Brief:
The listing below contains a span that opens with the line containing "189 of scene.py. This part finishes it." and closes with the line containing "return colour". Return that span exactly.

::: Records shown

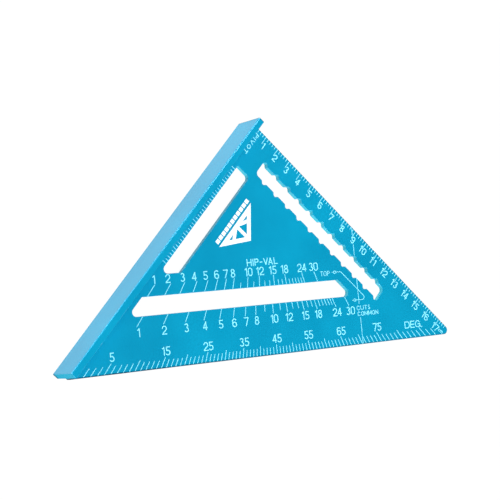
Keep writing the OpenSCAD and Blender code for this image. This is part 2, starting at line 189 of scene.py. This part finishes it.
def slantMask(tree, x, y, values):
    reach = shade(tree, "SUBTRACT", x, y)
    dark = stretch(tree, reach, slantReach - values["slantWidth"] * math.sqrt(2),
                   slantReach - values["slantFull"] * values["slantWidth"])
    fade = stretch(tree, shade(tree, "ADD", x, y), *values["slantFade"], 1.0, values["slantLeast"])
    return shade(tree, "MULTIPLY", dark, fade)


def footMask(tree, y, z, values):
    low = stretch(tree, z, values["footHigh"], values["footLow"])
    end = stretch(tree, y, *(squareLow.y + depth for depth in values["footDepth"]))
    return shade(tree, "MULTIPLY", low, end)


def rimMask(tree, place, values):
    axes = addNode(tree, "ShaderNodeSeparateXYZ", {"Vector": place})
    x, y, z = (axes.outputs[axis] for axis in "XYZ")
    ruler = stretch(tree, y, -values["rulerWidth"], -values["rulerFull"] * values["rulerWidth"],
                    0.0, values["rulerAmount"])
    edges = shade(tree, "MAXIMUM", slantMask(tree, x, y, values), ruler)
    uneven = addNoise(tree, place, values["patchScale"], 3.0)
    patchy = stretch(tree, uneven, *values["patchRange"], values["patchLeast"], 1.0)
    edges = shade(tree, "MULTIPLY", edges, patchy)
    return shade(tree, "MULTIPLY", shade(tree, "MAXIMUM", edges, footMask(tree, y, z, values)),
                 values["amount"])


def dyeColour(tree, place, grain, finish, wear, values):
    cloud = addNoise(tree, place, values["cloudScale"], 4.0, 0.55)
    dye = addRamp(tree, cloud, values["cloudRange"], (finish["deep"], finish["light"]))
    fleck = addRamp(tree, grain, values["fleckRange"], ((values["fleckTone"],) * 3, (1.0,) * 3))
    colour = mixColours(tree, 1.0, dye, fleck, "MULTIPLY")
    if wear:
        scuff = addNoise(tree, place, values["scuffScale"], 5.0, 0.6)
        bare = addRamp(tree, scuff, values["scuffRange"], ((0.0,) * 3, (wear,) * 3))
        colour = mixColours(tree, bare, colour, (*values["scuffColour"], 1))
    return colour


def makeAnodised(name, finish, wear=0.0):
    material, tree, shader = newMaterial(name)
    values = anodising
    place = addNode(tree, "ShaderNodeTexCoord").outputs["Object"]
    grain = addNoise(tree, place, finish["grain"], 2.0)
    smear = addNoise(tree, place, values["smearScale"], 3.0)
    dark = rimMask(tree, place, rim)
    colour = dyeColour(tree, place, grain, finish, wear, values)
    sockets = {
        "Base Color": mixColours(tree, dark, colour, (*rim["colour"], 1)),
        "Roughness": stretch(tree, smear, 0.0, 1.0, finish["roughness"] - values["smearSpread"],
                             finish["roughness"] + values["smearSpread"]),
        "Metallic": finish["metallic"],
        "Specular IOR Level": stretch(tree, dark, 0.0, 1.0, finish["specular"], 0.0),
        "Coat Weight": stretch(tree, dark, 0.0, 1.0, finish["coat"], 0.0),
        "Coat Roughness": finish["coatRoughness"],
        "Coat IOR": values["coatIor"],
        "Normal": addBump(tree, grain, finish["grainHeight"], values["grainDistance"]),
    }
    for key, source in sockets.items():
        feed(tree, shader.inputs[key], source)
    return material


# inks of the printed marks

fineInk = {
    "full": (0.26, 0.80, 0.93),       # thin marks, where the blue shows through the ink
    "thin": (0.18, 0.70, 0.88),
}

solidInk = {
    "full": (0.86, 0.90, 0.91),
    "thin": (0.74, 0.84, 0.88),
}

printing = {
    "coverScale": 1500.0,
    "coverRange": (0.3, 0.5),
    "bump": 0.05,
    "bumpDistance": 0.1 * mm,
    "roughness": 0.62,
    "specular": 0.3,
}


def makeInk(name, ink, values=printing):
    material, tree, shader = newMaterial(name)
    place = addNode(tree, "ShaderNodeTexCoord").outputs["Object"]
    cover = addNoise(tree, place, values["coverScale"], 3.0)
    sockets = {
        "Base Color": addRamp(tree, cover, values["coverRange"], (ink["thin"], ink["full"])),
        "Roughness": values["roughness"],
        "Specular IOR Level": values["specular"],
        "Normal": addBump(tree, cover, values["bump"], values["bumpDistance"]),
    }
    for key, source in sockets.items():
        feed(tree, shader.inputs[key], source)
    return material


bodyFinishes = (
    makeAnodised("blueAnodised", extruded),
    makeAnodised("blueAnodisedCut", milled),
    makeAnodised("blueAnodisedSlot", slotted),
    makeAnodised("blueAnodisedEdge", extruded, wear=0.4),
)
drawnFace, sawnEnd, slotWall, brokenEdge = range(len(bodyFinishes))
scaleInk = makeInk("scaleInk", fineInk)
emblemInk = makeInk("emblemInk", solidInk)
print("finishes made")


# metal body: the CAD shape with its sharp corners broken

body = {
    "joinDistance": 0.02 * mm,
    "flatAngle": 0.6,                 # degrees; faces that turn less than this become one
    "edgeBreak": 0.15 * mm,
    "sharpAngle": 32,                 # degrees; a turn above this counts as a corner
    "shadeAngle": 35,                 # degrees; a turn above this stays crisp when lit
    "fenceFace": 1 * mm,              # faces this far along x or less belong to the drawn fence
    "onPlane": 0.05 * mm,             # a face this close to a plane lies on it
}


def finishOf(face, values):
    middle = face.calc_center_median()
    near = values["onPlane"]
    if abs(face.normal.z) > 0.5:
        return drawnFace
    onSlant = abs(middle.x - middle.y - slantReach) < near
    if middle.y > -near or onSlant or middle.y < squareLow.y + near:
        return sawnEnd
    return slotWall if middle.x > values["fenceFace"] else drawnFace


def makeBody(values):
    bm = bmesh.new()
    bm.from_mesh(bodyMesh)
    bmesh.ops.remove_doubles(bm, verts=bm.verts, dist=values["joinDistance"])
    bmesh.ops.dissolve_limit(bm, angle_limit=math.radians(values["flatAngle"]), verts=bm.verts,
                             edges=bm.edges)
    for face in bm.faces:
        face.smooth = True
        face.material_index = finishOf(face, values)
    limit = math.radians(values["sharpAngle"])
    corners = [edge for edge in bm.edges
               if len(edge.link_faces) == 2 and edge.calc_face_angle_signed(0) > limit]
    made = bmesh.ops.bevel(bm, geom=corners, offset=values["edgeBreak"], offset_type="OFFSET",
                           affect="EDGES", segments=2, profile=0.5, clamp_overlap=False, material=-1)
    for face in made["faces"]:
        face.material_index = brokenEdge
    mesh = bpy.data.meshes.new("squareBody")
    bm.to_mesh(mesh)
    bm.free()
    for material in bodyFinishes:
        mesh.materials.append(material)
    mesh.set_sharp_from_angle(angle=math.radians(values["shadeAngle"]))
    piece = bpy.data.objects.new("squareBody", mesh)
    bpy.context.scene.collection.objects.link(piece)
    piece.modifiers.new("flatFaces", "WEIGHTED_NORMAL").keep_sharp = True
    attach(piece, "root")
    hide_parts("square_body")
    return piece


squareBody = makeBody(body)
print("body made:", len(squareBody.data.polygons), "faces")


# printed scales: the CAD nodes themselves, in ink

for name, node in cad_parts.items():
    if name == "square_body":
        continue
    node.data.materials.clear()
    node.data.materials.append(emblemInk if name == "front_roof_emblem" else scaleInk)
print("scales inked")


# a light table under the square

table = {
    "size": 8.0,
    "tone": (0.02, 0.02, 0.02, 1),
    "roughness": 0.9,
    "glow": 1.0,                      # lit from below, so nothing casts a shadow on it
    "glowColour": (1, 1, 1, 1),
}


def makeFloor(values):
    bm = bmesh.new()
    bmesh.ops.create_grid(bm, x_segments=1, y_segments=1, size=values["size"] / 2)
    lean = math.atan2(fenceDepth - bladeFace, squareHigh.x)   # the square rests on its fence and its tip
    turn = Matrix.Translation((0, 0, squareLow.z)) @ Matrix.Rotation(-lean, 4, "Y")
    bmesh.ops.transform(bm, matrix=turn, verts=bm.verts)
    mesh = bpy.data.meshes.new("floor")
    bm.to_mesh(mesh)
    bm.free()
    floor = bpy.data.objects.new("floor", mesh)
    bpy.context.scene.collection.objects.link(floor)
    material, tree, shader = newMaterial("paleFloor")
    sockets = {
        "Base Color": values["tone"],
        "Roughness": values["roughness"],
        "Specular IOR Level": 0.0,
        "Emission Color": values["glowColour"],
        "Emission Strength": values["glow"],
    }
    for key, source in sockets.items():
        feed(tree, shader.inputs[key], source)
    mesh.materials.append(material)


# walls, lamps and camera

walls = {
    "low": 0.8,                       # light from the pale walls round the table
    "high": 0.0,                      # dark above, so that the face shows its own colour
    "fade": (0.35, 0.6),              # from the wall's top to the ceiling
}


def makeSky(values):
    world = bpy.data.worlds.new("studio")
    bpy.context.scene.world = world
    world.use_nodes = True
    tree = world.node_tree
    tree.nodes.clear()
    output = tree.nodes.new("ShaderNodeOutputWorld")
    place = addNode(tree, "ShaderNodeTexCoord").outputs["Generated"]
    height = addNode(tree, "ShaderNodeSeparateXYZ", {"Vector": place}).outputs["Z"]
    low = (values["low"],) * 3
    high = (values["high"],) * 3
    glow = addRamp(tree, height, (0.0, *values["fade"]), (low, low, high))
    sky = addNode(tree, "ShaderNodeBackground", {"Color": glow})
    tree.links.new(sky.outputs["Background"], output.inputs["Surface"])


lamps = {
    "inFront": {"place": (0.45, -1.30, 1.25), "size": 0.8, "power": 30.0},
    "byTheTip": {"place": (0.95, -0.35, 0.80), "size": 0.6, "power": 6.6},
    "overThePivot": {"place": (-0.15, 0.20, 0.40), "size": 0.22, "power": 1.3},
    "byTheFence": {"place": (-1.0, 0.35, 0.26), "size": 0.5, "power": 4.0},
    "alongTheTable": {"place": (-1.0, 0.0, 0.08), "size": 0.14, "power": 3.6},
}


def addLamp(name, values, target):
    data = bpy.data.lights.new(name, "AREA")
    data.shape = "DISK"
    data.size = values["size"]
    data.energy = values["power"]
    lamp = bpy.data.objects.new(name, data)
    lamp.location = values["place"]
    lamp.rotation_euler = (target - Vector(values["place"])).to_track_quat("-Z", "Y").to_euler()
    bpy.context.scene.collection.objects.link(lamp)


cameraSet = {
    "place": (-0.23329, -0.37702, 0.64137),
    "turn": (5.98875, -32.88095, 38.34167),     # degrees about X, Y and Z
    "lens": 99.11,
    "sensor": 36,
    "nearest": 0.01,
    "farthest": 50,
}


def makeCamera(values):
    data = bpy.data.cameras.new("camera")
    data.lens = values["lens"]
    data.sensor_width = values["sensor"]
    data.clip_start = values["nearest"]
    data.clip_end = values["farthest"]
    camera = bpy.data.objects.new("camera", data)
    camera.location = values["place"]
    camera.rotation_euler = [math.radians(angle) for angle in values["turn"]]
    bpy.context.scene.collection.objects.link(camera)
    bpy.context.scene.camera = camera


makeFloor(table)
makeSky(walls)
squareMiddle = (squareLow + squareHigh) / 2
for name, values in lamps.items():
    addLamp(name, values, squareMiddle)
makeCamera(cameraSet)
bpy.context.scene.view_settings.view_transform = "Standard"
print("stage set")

::::::
::: Records shown

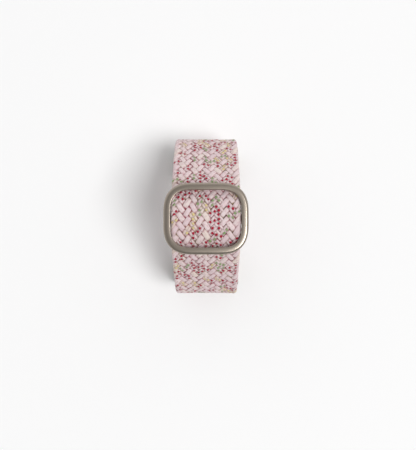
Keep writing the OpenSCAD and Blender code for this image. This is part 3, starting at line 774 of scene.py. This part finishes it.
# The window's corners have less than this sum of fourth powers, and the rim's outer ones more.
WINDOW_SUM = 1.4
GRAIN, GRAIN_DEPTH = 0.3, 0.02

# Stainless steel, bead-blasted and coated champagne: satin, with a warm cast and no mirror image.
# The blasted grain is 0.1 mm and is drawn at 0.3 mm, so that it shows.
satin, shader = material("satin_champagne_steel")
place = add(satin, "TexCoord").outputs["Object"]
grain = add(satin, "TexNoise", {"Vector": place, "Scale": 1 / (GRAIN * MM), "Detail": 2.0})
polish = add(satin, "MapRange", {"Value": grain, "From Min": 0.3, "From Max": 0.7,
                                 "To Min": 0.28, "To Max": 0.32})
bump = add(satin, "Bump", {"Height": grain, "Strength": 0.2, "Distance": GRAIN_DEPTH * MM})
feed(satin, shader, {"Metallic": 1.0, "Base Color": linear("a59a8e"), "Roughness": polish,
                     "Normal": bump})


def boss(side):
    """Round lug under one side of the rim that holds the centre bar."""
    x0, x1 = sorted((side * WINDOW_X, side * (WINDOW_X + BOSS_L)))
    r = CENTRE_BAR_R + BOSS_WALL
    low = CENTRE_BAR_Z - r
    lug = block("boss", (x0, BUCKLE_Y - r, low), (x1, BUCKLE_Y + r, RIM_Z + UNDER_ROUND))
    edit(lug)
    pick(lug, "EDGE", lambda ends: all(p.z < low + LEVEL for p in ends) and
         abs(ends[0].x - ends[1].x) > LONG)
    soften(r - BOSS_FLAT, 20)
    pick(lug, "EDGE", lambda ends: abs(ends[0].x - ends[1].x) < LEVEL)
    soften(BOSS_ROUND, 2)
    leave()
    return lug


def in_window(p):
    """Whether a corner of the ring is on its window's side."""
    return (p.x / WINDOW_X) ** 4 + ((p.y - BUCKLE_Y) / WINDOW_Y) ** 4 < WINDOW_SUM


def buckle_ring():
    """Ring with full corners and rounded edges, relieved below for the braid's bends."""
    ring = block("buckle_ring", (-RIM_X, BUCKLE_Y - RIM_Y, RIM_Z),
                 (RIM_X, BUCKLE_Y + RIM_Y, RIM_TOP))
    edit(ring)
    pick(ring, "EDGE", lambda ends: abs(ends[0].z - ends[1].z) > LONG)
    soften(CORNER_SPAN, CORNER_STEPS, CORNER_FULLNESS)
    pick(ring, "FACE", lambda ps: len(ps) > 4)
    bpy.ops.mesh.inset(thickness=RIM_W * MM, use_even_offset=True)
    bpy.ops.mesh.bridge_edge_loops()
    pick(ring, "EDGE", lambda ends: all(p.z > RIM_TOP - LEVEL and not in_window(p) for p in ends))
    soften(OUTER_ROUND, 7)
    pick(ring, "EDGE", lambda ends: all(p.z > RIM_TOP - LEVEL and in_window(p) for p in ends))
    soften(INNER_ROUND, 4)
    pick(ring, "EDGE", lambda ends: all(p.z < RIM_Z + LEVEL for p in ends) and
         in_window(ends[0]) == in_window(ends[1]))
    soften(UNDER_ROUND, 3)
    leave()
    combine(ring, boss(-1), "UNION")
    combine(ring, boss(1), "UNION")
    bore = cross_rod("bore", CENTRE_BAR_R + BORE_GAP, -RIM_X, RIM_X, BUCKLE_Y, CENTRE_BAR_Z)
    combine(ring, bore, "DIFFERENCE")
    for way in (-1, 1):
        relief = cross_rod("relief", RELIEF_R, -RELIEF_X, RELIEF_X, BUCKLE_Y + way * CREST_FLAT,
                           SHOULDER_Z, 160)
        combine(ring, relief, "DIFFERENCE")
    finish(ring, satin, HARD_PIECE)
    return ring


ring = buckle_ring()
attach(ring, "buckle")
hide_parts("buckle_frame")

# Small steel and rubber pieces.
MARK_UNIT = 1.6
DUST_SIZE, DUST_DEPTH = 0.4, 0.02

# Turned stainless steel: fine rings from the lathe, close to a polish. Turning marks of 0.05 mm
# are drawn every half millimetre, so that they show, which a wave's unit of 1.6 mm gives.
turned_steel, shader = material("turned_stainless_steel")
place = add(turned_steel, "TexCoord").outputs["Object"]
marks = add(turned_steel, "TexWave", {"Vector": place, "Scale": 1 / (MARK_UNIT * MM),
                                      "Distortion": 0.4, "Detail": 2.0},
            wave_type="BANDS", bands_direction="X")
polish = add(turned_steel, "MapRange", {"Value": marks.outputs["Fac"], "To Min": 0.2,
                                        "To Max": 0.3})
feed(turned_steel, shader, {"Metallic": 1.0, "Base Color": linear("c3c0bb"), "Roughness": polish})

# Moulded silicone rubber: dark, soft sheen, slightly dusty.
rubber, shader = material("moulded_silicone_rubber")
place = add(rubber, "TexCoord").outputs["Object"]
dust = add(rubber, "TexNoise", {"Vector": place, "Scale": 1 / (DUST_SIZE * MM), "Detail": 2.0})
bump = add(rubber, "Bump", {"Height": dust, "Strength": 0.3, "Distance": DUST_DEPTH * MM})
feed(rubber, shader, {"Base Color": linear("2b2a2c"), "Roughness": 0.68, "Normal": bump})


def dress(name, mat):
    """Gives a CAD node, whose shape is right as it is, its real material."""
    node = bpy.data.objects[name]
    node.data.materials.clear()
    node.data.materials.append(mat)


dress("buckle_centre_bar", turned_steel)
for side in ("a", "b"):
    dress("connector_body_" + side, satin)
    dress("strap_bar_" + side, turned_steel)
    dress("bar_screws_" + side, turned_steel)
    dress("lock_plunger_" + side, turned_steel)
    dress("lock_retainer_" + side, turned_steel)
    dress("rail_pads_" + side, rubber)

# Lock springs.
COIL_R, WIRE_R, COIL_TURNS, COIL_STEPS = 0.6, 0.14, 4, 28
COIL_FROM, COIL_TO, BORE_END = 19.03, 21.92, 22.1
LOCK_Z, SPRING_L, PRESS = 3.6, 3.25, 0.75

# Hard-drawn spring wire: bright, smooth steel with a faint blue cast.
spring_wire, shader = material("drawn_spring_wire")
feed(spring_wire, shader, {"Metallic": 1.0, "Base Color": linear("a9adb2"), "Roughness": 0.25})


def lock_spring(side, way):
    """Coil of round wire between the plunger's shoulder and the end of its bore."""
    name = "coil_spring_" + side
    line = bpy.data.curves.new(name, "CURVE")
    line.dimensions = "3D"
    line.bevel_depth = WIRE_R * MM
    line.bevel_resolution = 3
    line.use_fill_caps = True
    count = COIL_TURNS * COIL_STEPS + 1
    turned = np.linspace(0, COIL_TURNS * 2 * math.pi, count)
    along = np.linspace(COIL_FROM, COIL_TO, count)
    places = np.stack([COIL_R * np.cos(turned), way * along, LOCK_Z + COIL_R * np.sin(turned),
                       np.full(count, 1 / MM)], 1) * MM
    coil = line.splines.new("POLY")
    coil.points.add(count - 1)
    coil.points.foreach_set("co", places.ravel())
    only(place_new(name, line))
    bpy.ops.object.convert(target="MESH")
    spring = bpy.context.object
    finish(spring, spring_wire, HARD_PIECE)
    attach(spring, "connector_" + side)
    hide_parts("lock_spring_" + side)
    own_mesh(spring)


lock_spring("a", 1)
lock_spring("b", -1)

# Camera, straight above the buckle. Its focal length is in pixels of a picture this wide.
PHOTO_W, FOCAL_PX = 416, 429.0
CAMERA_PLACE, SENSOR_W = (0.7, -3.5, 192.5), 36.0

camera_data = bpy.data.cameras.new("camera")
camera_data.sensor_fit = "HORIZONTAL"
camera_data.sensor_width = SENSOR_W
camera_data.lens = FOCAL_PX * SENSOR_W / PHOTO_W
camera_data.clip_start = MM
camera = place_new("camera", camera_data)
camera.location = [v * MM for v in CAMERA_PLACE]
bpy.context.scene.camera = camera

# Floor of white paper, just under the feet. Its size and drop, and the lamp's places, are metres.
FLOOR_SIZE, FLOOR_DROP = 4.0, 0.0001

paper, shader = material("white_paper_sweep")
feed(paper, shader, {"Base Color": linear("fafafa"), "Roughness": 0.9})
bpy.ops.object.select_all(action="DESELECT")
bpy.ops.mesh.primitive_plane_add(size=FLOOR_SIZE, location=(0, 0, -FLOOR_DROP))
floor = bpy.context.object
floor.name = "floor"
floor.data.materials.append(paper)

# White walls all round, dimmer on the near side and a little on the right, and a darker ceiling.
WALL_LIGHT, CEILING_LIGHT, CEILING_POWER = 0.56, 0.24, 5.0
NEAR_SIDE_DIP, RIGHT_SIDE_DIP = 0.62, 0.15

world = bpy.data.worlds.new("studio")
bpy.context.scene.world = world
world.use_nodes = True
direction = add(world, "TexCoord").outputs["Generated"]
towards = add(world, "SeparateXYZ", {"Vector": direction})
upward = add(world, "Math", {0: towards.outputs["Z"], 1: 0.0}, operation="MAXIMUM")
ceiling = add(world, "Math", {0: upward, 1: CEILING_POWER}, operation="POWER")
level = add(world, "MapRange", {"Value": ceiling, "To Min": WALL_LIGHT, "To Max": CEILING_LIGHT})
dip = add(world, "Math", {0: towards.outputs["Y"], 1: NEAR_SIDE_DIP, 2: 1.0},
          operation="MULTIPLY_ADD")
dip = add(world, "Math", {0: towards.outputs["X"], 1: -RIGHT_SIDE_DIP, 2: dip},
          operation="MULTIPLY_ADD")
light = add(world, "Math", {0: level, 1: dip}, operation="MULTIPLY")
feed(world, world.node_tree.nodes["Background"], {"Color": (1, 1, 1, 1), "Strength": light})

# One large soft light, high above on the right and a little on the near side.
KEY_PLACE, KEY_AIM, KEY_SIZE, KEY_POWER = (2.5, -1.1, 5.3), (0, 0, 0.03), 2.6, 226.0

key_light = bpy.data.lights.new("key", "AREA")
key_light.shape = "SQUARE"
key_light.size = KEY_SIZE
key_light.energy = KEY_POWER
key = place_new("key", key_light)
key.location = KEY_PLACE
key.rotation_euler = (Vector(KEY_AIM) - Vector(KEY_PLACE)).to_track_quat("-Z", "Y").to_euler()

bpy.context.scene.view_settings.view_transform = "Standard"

::::::

Expected answer:
Keep writing the OpenSCAD and Blender code for this image. This is part 2, starting at line 189 of scene.py. This part finishes it.
def slantMask(tree, x, y, values):
    reach = shade(tree, "SUBTRACT", x, y)
    dark = stretch(tree, reach, slantReach - values["slantWidth"] * math.sqrt(2),
                   slantReach - values["slantFull"] * values["slantWidth"])
    fade = stretch(tree, shade(tree, "ADD", x, y), *values["slantFade"], 1.0, values["slantLeast"])
    return shade(tree, "MULTIPLY", dark, fade)


def footMask(tree, y, z, values):
    low = stretch(tree, z, values["footHigh"], values["footLow"])
    end = stretch(tree, y, *(squareLow.y + depth for depth in values["footDepth"]))
    return shade(tree, "MULTIPLY", low, end)


def rimMask(tree, place, values):
    axes = addNode(tree, "ShaderNodeSeparateXYZ", {"Vector": place})
    x, y, z = (axes.outputs[axis] for axis in "XYZ")
    ruler = stretch(tree, y, -values["rulerWidth"], -values["rulerFull"] * values["rulerWidth"],
                    0.0, values["rulerAmount"])
    edges = shade(tree, "MAXIMUM", slantMask(tree, x, y, values), ruler)
    uneven = addNoise(tree, place, values["patchScale"], 3.0)
    patchy = stretch(tree, uneven, *values["patchRange"], values["patchLeast"], 1.0)
    edges = shade(tree, "MULTIPLY", edges, patchy)
    return shade(tree, "MULTIPLY", shade(tree, "MAXIMUM", edges, footMask(tree, y, z, values)),
                 values["amount"])


def dyeColour(tree, place, grain, finish, wear, values):
    cloud = addNoise(tree, place, values["cloudScale"], 4.0, 0.55)
    dye = addRamp(tree, cloud, values["cloudRange"], (finish["deep"], finish["light"]))
    fleck = addRamp(tree, grain, values["fleckRange"], ((values["fleckTone"],) * 3, (1.0,) * 3))
    colour = mixColours(tree, 1.0, dye, fleck, "MULTIPLY")
    if wear:
        scuff = addNoise(tree, place, values["scuffScale"], 5.0, 0.6)
        bare = addRamp(tree, scuff, values["scuffRange"], ((0.0,) * 3, (wear,) * 3))
        colour = mixColours(tree, bare, colour, (*values["scuffColour"], 1))
    return colour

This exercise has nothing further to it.